### Written request
Up to and including the line with "RIM_WIDTH = 0.0100", reproduce the listing below exactly, beginning at its first line.

▬▬▬

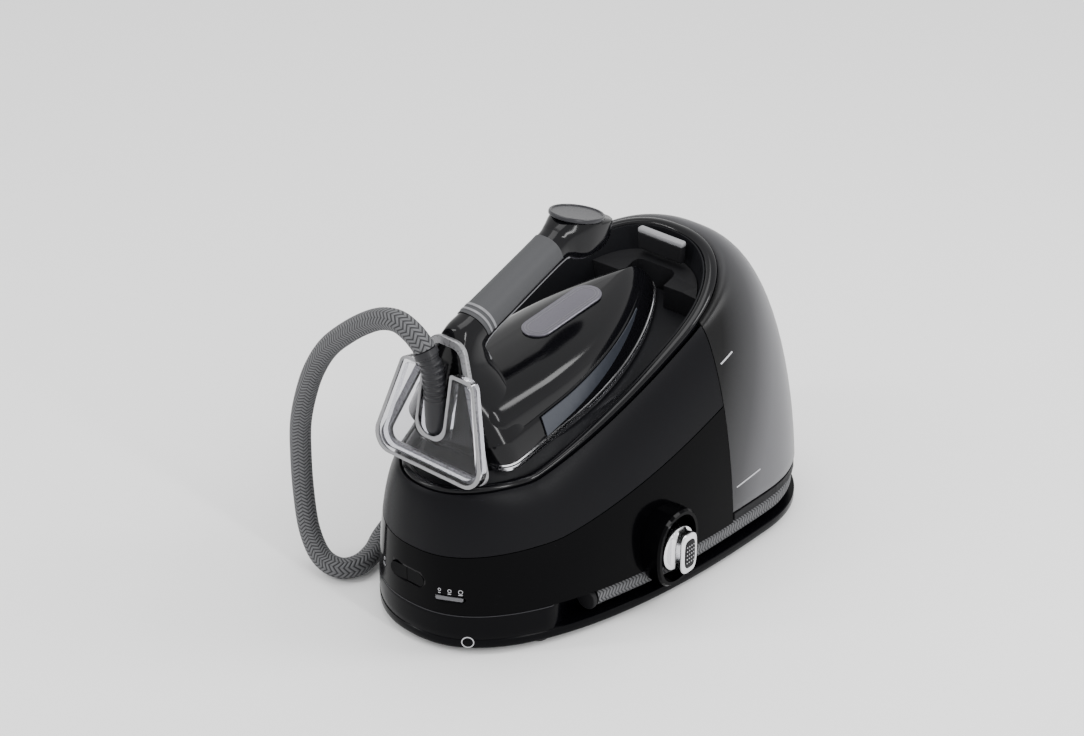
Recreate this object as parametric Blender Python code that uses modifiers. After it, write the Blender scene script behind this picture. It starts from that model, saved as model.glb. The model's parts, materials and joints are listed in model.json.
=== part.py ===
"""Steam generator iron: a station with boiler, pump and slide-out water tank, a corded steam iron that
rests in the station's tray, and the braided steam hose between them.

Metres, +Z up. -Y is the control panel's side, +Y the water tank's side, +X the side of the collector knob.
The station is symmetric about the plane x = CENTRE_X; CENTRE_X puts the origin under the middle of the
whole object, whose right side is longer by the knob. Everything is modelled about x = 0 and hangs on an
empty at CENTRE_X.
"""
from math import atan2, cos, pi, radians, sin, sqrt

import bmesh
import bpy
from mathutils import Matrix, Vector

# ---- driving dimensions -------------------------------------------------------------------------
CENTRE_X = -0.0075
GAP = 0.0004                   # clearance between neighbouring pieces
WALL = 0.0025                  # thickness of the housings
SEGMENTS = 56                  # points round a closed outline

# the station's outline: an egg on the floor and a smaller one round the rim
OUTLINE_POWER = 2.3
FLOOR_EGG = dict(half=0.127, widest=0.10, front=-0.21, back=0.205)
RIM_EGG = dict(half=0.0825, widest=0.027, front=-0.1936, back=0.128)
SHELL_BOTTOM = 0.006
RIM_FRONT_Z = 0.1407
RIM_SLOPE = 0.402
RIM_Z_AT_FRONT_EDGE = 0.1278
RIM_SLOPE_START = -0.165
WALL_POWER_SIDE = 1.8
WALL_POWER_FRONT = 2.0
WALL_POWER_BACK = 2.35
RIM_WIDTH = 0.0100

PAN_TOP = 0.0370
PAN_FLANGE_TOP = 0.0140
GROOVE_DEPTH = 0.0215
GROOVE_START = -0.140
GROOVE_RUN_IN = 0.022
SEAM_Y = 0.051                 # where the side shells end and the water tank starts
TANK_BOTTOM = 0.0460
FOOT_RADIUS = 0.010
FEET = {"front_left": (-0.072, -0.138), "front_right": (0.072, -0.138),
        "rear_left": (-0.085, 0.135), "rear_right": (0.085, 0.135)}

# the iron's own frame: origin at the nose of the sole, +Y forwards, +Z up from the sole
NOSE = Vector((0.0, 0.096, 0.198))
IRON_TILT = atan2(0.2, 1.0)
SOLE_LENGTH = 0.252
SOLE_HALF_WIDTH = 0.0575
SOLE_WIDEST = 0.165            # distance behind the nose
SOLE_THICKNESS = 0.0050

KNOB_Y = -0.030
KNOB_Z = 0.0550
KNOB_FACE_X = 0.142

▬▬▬

### The answer
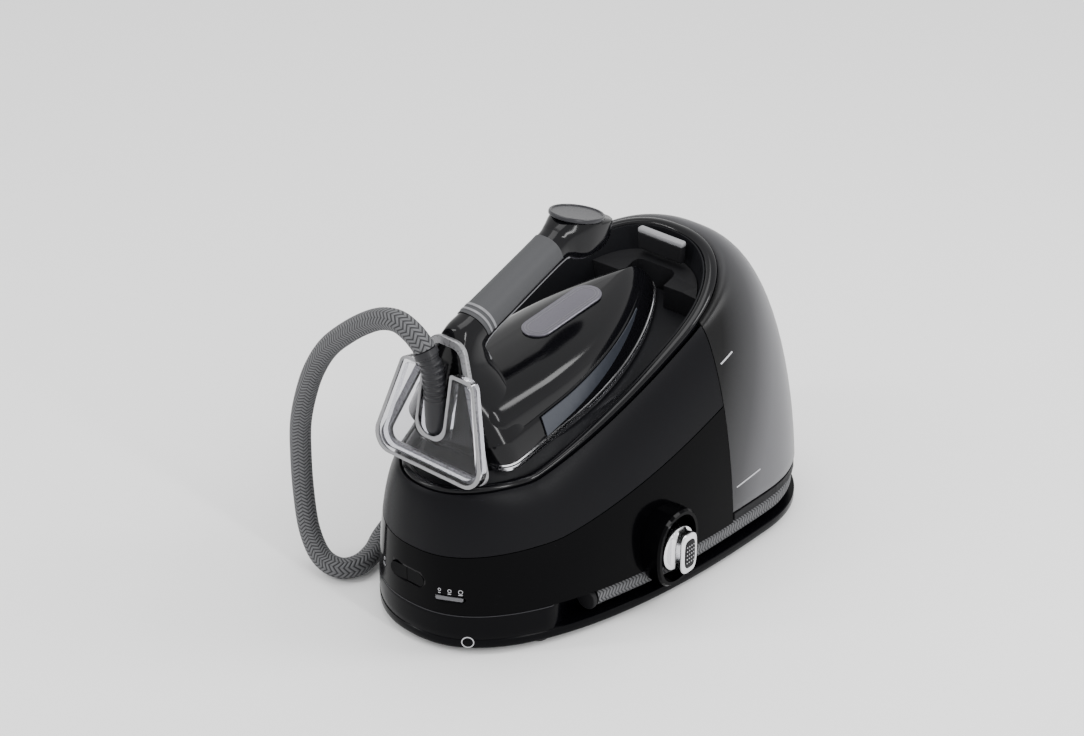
Recreate this object as parametric Blender Python code that uses modifiers. After it, write the Blender scene script behind this picture. It starts from that model, saved as model.glb. The model's parts, materials and joints are listed in model.json.
=== part.py ===
"""Steam generator iron: a station with boiler, pump and slide-out water tank, a corded steam iron that
rests in the station's tray, and the braided steam hose between them.

Metres, +Z up. -Y is the control panel's side, +Y the water tank's side, +X the side of the collector knob.
The station is symmetric about the plane x = CENTRE_X; CENTRE_X puts the origin under the middle of the
whole object, whose right side is longer by the knob. Everything is modelled about x = 0 and hangs on an
empty at CENTRE_X.
"""
from math import atan2, cos, pi, radians, sin, sqrt

import bmesh
import bpy
from mathutils import Matrix, Vector

# ---- driving dimensions -------------------------------------------------------------------------
CENTRE_X = -0.0075
GAP = 0.0004                   # clearance between neighbouring pieces
WALL = 0.0025                  # thickness of the housings
SEGMENTS = 56                  # points round a closed outline

# the station's outline: an egg on the floor and a smaller one round the rim
OUTLINE_POWER = 2.3
FLOOR_EGG = dict(half=0.127, widest=0.10, front=-0.21, back=0.205)
RIM_EGG = dict(half=0.0825, widest=0.027, front=-0.1936, back=0.128)
SHELL_BOTTOM = 0.006
RIM_FRONT_Z = 0.1407
RIM_SLOPE = 0.402
RIM_Z_AT_FRONT_EDGE = 0.1278
RIM_SLOPE_START = -0.165
WALL_POWER_SIDE = 1.8
WALL_POWER_FRONT = 2.0
WALL_POWER_BACK = 2.35
RIM_WIDTH = 0.0100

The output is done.